Teaser, summary, work performed and final results

Periodic Reporting for period 1 - VORTSHEET (Vortex sheets - from new intuitions to crucial questions.)

Teaser

Summary

The project contains a series of problems in Partial Differential Equations arising from Fluid Mechanics.

Given the wide applicability of Fluid Mechanics in the Physical Sciences and Engineering it becomes therefore very relevant to understand fundamental properties of the equations that model the corresponding system.

In the project we focus in equations in vortex dynamics, where the vorticity is the curl of velocity. We also focus on the Camassa-Holm equation. For these systems we consider the following issues:

- Existence of solutions: Once a model has been posed, and described precisely by an partial differential equation, a fundamental question becomes understanding whether or not solutions actually exist, a result that might depend on the type of initial data prescribed.

- Uniqueness of solutions: ideally once a system has been posed it is higly desirable to have only solution for each initial condition. Mathematically this is know as uniqueness of solutions. A key result of this project is the uniqueness of solutions for the Camassa-Holm equation.

- Regulatiy of solutions: finally, once we have established the existence (and uniqueness) of a solution we want to understand mode qualitative properties of the solution, for example its regularity, and whether or not any singularities form.

All of these issues are very relevant in mathematical context, but also crutially important to validate the model and test its accurate as a predictor of the behaviour of solutions in real-worl problems.

Work performed

The project has addressed questions in 4 different directions, corresponding to as many work packages.

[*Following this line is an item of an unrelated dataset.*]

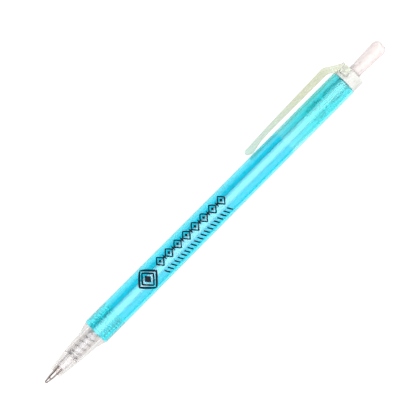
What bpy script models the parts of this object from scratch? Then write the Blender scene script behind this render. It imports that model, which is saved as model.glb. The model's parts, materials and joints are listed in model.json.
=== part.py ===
"""A retractable gel pen lying on its barrel and clip.

The pen is modelled in its own frame: X runs from the ball (x = 0) to the push button, and the clip stands
towards +Y. The empty PEN_FRAME then lays it down, so that the barrel and one edge of the clip touch Z = 0.
Lengths are in millimetres and are turned into metres when a mesh is made.
"""

import math

import bmesh
import bpy
from mathutils import Matrix, Vector

MM = 0.001
SEGMENTS = 32
FULL_TURN = 2 * math.pi

# Driving dimensions
PEN_LENGTH = 142.0
SLIDE_GAP = 0.15
REST_GAP = 0.2

BARREL_FRONT = 21.35
BARREL_REAR = 125.9
BARREL_FRONT_RADIUS = 4.34
BARREL_REAR_RADIUS = 4.08
BORE_RADIUS = 3.3
EDGE_ROUND = 0.2

THREAD_PITCH = 1.0
THREAD_DEPTH = 0.3
THREAD_GAP = 0.15
THREAD_START = 21.8
THREAD_END = 29.6
THREAD_FADE = 0.7
THREAD_ROWS_PER_PITCH = 5
SPIGOT_CREST_RADIUS = BORE_RADIUS - THREAD_GAP
SPIGOT_MEAN_RADIUS = SPIGOT_CREST_RADIUS - THREAD_DEPTH / 2
SPIGOT_END = 29.9

NOSE_FRONT = 4.3
NOSE_SHOULDER = BARREL_FRONT - REST_GAP
NOSE_LIP_RADIUS = 1.2
NOSE_LIP_END = 5.1
STEM_RADIUS = 1.35
CHAMBER_START = 11.0
CHAMBER_RADIUS = 2.25

SPRING_START = 11.15
SPRING_END = 27.35
SPRING_RADIUS = 2.0
SPRING_WIRE = 0.4
SPRING_PITCH = 1.9
SPRING_DEAD_TURNS = 1.5
SPRING_SEAT_RADIUS = 2.1
SPRING_SEAT_END = 28.6

FIT_GAP = 0.1
TUBE_START = 32.1
TUBE_END = 109.8
TUBE_RADIUS = 1.45
TUBE_BORE = 1.05
PLUG_RADIUS = TUBE_BORE - 0.08
PLUG_EDGE = 0.1
INK_START = 36.0
INK_END = 96.0
INK_RADIUS = TUBE_BORE - SLIDE_GAP
FOLLOWER_END = 100.0
FOLLOWER_DIMPLE = 0.4
TAIL_PLUG_START = 105.4
TAIL_END = 111.2
TAIL_VENT_RADIUS = 0.4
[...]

These are WP1: Existence, WP2: Singularities, WP3 Uniqueness and WP4: Other models. Without extending in technical aspects we summarise results in these packages:

- Existence of different classes of vortex-patch and vortex-sheet-like solutions have been considered

- For the Camass-Holm equation, and concerning singular solutions results established include: Holder continuity, Lipschitz continuity (into L^2, the energy space),...

- Uniqueness of dissipative solutions of the Camassa-Holm equation has been proven. This complete the global well-posedness theory of this celebrated model of shallow water, providing a mathematical rationale for the feasibility of the Camassa-Holm equation as a model of water waves encompassing both soliton interactions and wave-breaking.

- Other systems have been considered, including 2D Euler, SQG, and alpha models, obtaining results for symmetric vortex-patch solutions.

Final results

This is a final report after the conclusion of the project. All progress beyond the state of the art have been reported in the space immediately above.